▶ **TASK OBJECTIVE**
Find the lines containing the word "pose" and copy every one of them.

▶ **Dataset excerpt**

========

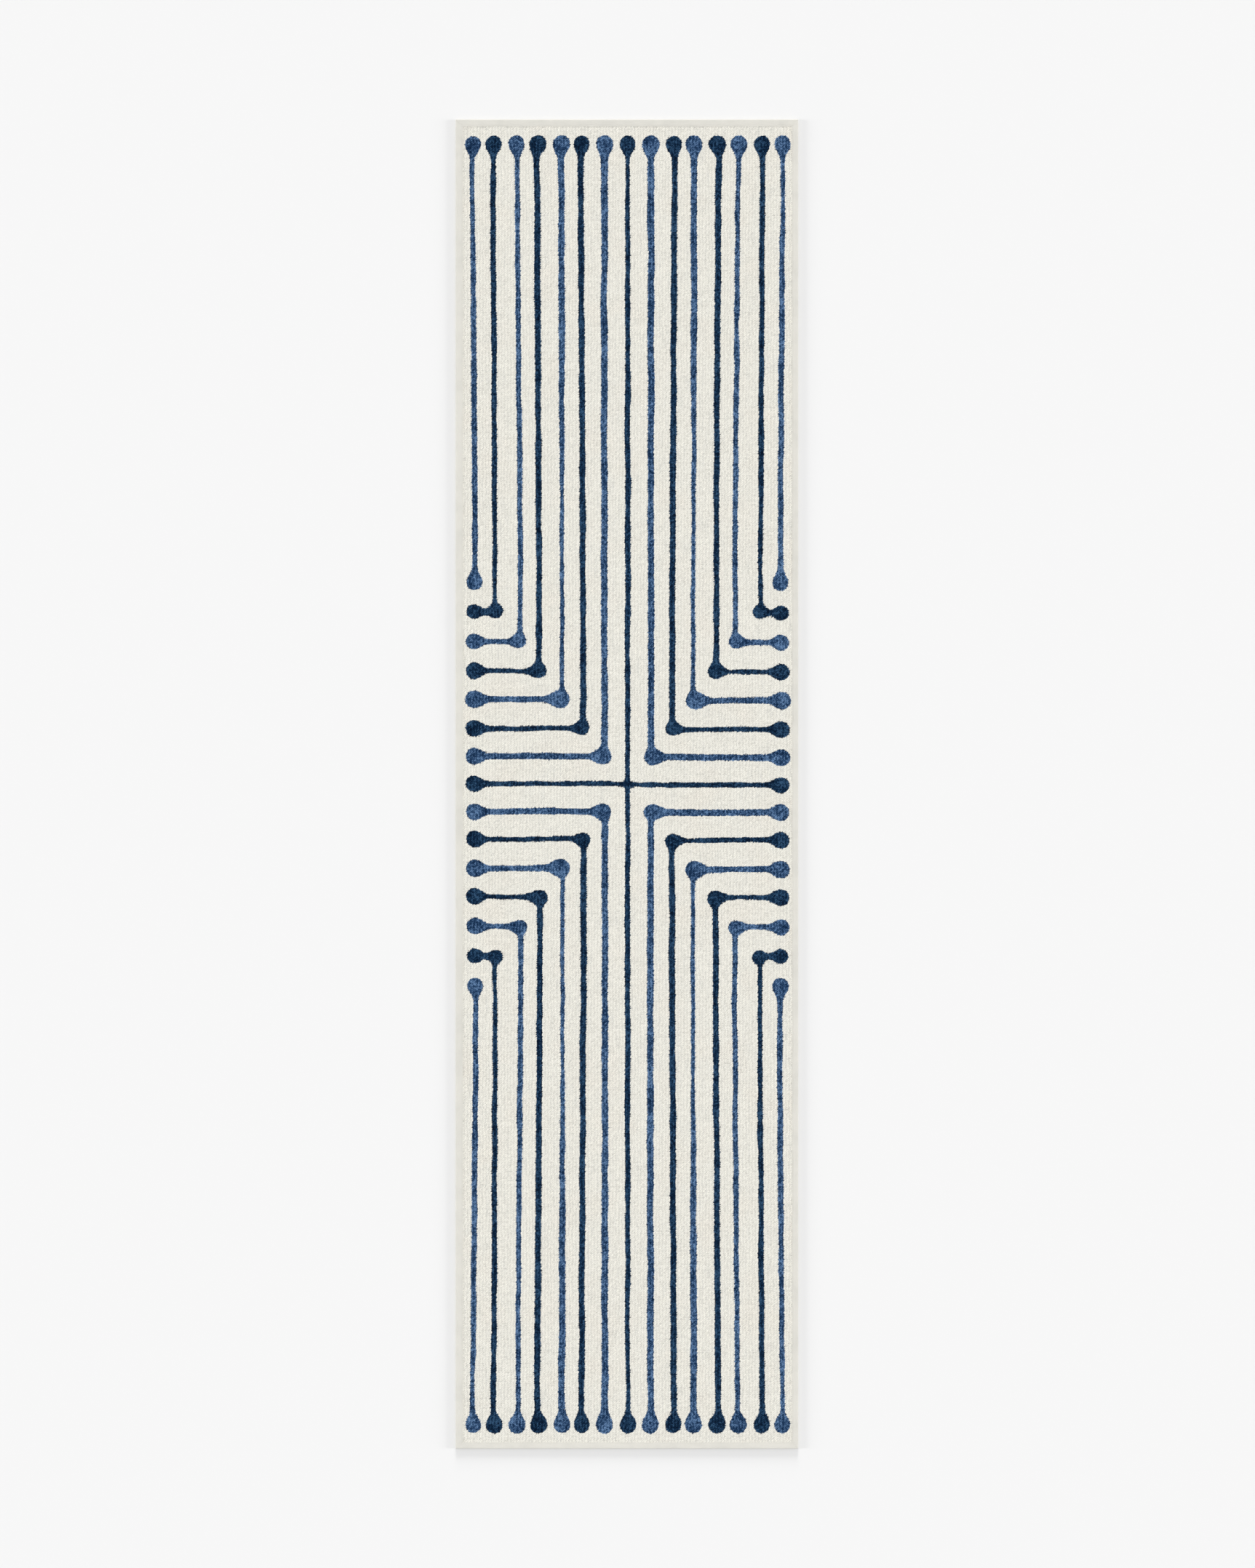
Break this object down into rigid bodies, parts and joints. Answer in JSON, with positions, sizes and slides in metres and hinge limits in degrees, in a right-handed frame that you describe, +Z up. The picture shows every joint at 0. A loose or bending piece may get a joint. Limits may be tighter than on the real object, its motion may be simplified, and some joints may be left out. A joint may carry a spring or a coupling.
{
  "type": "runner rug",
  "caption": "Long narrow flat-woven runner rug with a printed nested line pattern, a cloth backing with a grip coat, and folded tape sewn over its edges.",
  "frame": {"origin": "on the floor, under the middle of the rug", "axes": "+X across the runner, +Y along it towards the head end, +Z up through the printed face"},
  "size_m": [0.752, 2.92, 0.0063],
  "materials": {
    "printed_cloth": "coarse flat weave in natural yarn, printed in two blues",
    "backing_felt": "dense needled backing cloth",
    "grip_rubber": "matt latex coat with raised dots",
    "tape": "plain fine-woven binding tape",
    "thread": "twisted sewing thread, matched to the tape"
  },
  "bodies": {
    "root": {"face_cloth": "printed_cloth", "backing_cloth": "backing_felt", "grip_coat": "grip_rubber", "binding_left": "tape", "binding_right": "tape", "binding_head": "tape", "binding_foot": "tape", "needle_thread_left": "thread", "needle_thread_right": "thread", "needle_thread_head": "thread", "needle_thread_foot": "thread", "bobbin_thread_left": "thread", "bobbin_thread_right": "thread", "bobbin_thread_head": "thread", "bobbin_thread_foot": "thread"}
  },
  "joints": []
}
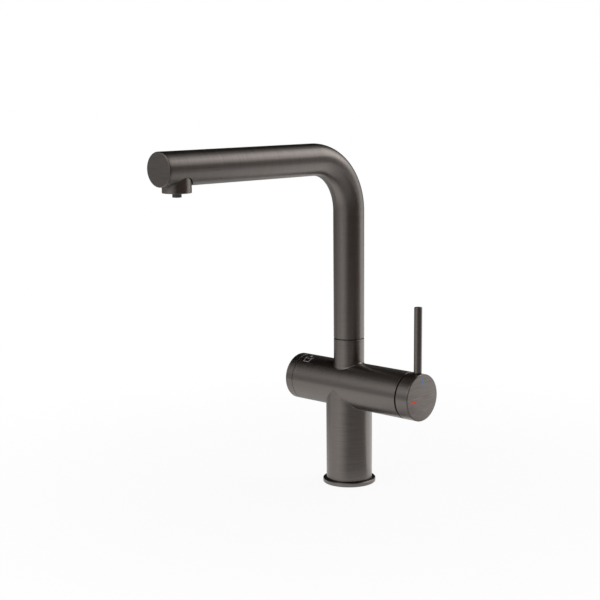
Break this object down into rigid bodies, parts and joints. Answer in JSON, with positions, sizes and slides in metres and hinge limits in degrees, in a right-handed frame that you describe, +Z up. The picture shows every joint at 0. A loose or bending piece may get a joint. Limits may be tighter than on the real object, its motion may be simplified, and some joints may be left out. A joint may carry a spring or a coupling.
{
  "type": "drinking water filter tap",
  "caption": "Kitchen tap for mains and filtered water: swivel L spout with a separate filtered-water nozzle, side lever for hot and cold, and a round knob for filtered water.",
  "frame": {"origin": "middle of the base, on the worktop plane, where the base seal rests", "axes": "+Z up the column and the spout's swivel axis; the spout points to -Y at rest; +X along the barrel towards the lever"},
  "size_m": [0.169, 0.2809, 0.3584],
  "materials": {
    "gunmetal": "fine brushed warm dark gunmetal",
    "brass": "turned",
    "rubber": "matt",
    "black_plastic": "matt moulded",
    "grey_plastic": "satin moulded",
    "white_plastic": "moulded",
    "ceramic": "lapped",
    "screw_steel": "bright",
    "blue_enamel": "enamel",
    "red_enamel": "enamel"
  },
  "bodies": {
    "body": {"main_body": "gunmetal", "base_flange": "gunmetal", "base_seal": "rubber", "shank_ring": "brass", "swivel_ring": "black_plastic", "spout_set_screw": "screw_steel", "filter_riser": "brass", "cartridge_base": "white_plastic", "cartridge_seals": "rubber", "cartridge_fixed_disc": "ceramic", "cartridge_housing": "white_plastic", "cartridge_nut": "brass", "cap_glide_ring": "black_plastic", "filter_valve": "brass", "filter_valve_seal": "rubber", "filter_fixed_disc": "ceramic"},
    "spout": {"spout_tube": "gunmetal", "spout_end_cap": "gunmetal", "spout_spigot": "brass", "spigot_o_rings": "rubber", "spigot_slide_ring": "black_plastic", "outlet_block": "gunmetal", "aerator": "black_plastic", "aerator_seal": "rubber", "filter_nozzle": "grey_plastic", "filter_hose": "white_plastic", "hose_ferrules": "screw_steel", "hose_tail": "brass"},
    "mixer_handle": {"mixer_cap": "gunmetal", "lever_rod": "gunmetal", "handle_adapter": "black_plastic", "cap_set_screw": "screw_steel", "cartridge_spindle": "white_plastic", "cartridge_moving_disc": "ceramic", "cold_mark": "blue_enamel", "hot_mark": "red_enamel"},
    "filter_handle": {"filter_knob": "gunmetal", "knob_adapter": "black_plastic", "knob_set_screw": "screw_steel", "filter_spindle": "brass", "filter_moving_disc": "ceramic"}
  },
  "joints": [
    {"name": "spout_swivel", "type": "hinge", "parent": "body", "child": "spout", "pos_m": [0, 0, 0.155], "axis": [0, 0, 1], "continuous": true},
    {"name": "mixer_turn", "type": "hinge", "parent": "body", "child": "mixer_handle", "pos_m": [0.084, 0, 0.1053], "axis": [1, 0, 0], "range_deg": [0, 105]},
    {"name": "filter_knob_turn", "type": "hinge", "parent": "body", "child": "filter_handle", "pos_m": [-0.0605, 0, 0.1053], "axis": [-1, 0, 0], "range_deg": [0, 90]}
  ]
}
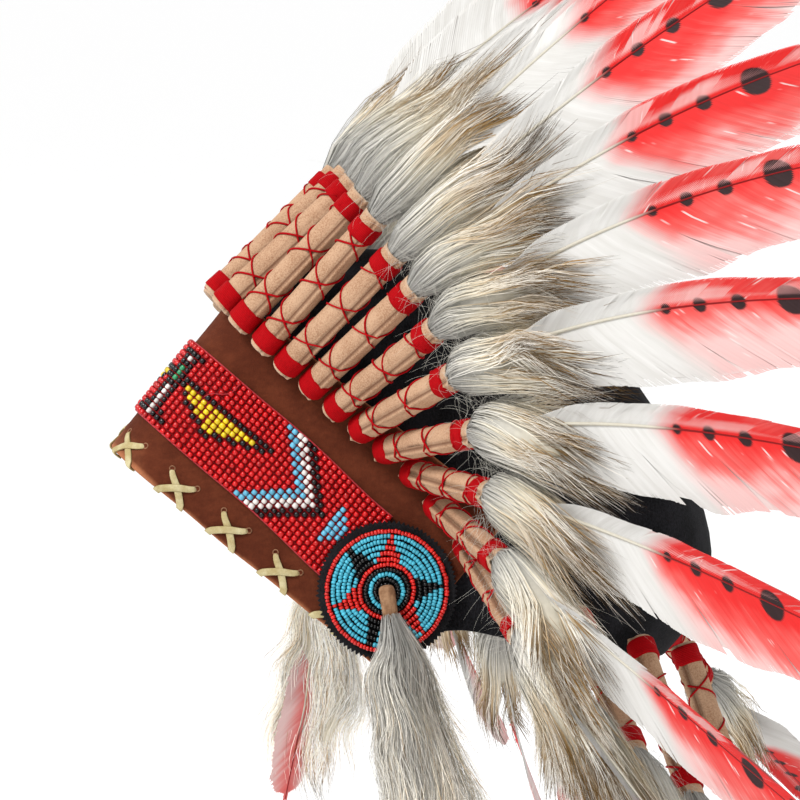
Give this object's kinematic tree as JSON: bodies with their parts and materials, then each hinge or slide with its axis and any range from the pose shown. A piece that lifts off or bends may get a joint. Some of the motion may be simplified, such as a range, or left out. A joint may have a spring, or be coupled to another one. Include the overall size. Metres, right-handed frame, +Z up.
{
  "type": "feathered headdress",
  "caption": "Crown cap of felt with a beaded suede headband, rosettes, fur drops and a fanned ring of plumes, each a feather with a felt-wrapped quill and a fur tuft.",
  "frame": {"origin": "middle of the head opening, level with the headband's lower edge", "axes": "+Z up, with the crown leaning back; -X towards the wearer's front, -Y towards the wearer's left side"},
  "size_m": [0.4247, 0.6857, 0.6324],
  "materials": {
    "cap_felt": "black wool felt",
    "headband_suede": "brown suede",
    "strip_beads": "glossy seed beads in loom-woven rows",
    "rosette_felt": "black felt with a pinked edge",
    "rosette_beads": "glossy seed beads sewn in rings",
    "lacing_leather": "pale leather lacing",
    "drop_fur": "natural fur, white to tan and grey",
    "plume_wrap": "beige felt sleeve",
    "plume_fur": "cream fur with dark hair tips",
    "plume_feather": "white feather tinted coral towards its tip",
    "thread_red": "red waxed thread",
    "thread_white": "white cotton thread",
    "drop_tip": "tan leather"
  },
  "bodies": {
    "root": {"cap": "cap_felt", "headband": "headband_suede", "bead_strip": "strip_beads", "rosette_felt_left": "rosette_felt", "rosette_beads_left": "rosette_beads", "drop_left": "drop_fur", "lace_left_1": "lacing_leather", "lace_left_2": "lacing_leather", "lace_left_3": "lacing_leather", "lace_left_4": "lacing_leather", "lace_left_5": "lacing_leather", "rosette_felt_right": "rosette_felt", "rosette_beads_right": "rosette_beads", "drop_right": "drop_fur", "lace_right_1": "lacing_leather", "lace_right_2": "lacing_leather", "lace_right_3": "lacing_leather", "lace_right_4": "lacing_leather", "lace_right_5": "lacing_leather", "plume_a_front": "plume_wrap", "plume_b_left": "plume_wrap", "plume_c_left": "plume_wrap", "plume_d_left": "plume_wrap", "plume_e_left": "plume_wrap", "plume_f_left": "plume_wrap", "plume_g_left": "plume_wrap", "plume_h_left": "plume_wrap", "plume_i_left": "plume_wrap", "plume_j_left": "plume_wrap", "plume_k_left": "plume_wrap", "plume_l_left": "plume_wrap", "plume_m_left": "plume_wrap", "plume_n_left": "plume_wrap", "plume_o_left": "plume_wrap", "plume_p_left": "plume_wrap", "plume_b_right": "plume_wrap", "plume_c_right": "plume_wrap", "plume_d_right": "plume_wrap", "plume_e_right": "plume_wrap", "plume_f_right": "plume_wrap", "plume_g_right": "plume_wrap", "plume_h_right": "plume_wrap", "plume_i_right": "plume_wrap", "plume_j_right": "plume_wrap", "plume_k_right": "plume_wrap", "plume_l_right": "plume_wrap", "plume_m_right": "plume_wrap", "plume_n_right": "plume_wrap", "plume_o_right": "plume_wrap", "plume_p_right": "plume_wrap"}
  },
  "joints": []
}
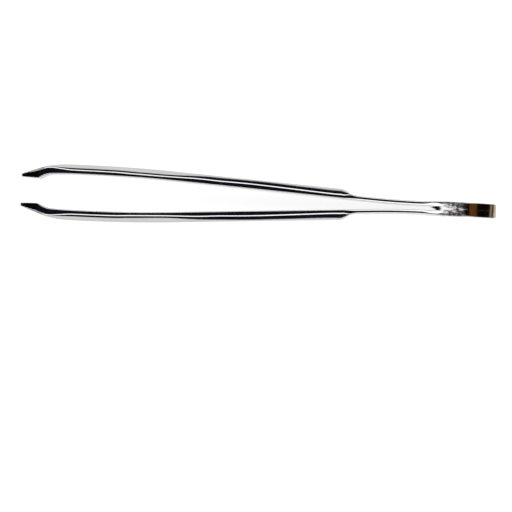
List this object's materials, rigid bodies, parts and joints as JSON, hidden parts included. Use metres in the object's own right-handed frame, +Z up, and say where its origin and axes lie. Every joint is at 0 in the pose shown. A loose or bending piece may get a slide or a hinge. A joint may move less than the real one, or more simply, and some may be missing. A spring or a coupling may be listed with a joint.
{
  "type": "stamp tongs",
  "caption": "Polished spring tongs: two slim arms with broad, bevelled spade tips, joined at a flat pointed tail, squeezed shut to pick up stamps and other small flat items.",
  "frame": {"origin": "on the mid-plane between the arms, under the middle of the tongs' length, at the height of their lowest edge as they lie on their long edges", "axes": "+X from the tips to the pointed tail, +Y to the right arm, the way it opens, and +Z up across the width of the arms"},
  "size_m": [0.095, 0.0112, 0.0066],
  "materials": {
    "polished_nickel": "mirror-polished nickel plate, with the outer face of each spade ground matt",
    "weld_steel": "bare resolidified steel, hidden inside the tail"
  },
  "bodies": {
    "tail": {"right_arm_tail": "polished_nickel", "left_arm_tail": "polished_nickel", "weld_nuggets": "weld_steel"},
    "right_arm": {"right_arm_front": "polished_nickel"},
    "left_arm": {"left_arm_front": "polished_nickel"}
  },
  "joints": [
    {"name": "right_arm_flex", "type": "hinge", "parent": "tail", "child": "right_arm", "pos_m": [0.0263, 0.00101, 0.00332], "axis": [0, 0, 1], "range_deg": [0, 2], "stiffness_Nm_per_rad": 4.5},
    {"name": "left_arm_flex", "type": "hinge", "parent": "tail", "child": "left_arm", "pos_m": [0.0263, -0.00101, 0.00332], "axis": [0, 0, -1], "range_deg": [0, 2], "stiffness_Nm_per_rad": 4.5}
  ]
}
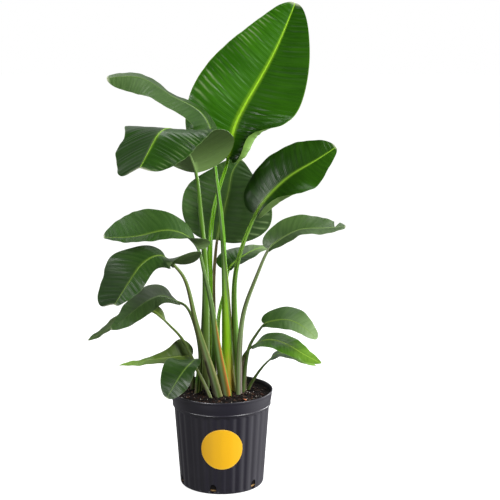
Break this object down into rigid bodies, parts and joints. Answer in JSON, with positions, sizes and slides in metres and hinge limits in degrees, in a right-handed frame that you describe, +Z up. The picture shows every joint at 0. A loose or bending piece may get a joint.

========

▶ **SOLUTION TO THIS TASK**
Give this object's kinematic tree as JSON: bodies with their parts and materials, then each hinge or slide with its axis and any range from the pose shown. A piece that lifts off or bends may get a joint. Some of the motion may be simplified, such as a range, or left out. A joint may have a spring, or be coupled to another one. Include the overall size. Metres, right-handed frame, +Z up.
List this object's materials, rigid bodies, parts and joints as JSON, hidden parts included. Use metres in the object's own right-handed frame, +Z up, and say where its origin and axes lie. Every joint is at 0 in the pose shown. A loose or bending piece may get a slide or a hinge. A joint may move less than the real one, or more simply, and some may be missing. A spring or a coupling may be listed with a joint.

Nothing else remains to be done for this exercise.